- Born: 29 April 1940 Birmingham, England
- Died: 21 October 2016 (aged 76) Sydney, New South Wales, Australia
- Education: Slade School of Fine Art Royal College of Art
- Known for: Pioneer in the artistic use of holography

= Margaret Benyon =

British artist (1940-2016)

Margaret Benyon, , was a British artist. Trained as a painter, she was one of the first artists to use holography as a medium and had her first solo show of holograms in 1969. She was appointed to the Order of the British Empire in 2000 for her services to art and has been called "the mother of British holography".

==Education and early career==

Margaret Benyon was born in Birmingham, England in 1940 and grew up in Kenya, where she attended The Kenya High School. She studied painting at the Slade School of Fine Art in London, graduating in 1962. As a working artist in the early 1960s she sought to "question the abstract expressionists' assumption that the criterion of excellence in painting was that it should be treated as a flat surface". She employed techniques including "optical illusions, colour and so on", particularly the moiré pattern, "to modulate the picture plane so that it no longer looked flat". She also created anaglyph paintings, which appeared three dimensional when viewed through special glasses with differently coloured lenses.

==Career in holography==

Benyon became interested in holography after reading a newspaper article about it in 1967. From 1968 to 1971 she held a fellowship in fine art at the University of Nottingham, where she began experimenting with holography as an artistic medium. Building on her already existing knowledge of photographic processing techniques, she taught herself holography by reading scientific journal articles. She was given after-hours use of a laboratory in the university's mechanical engineering department, where she made her first holograms.

In 1969 the University of Nottingham art gallery displayed Benyon's holograms in what has been called the world's "first solo art holography show". She made the holograms for the show in a laboratory of the British Aircraft Corporation in Bristol, England. She later made use of the facilities at the National Physical Laboratory. In February and March 1970 Benyon had a solo show at the Lisson Gallery in London. The exhibition poster described it as the "first London expo of holograms and stereoscopic paintings".

From 1971 to 1973 was a Leverhulme Senior Art fellow in the Department of Architecture and Building Science at the University of Strathclyde in Glasgow. During this period she had two more exhibitions in Nottingham and one in Edinburgh.

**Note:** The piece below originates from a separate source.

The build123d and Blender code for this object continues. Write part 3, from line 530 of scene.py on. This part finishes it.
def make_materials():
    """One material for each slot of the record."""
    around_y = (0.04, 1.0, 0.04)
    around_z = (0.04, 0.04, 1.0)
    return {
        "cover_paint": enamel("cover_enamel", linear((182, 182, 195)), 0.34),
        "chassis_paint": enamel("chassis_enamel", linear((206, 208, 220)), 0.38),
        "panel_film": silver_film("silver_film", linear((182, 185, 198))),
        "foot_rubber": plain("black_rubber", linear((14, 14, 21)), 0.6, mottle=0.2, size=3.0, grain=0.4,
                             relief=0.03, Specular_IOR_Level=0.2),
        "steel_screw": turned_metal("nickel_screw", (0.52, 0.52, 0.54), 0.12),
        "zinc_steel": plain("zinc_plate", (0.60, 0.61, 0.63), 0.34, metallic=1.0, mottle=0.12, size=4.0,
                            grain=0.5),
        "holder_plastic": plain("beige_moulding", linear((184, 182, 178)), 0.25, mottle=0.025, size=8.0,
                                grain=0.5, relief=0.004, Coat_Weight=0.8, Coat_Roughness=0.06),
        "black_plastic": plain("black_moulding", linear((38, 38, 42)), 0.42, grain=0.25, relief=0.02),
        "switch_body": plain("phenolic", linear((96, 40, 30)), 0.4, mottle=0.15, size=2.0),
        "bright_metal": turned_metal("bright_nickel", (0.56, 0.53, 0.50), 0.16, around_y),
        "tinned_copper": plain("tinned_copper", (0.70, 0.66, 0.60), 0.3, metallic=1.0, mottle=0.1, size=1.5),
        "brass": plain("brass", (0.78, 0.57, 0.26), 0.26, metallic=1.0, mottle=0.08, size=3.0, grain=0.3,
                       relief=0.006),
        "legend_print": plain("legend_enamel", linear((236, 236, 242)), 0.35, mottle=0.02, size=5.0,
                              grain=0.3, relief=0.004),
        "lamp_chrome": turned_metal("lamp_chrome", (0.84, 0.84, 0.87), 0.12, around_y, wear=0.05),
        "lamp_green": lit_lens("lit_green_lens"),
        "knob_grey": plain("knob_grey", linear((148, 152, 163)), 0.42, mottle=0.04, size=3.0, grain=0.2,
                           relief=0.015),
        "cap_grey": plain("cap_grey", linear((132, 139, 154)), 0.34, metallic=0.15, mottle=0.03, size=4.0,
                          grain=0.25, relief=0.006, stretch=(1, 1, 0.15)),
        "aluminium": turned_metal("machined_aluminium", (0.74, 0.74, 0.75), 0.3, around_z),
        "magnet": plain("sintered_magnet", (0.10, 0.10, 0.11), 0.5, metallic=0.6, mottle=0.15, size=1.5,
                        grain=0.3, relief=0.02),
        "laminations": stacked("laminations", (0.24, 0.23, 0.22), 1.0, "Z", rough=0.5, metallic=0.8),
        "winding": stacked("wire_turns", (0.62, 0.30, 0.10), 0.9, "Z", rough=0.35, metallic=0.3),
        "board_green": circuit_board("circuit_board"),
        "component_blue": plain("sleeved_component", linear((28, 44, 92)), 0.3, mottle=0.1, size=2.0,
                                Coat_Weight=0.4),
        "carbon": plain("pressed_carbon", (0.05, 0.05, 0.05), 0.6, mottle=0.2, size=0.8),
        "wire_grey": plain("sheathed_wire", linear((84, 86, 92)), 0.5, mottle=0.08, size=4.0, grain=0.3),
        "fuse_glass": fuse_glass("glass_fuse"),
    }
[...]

Benyon spent the period between 1976 and 1981 in Australia. She taught at the Canberra School of Art and held a creative arts fellowship at the Australian National University in Canberra. Working in laboratories at the university's physics department and the Royal Military College in Duntroon, she continued creating holographic works. Some of her Australian work incorporated other media, such as drawing and painting.

After her return to England in 1981 Benyon began working with pulse lasers in collaboration with scientist John Webster at the Central Electricity Generating Board. In 1983 she set up her own holography studio in Dorset, England. In the period between 1981 and 1993 she used the human body as the sole subject matter for her work, combining holography with techniques such as underpainting.

Margaret Benyon earned a PhD from the Royal College of Art for a thesis entitled How is Holography Art? in 1994. She was appointed to the Order of the British Empire in 2000 "for services to art". Benyon has been called "the mother of British holography".

Margaret Benyon returned to Australia in 2005. She continued to practice as an artist, while teaching at the College of Fine Arts at the University of New South Wales in Sydney. She died on 21 October 2016.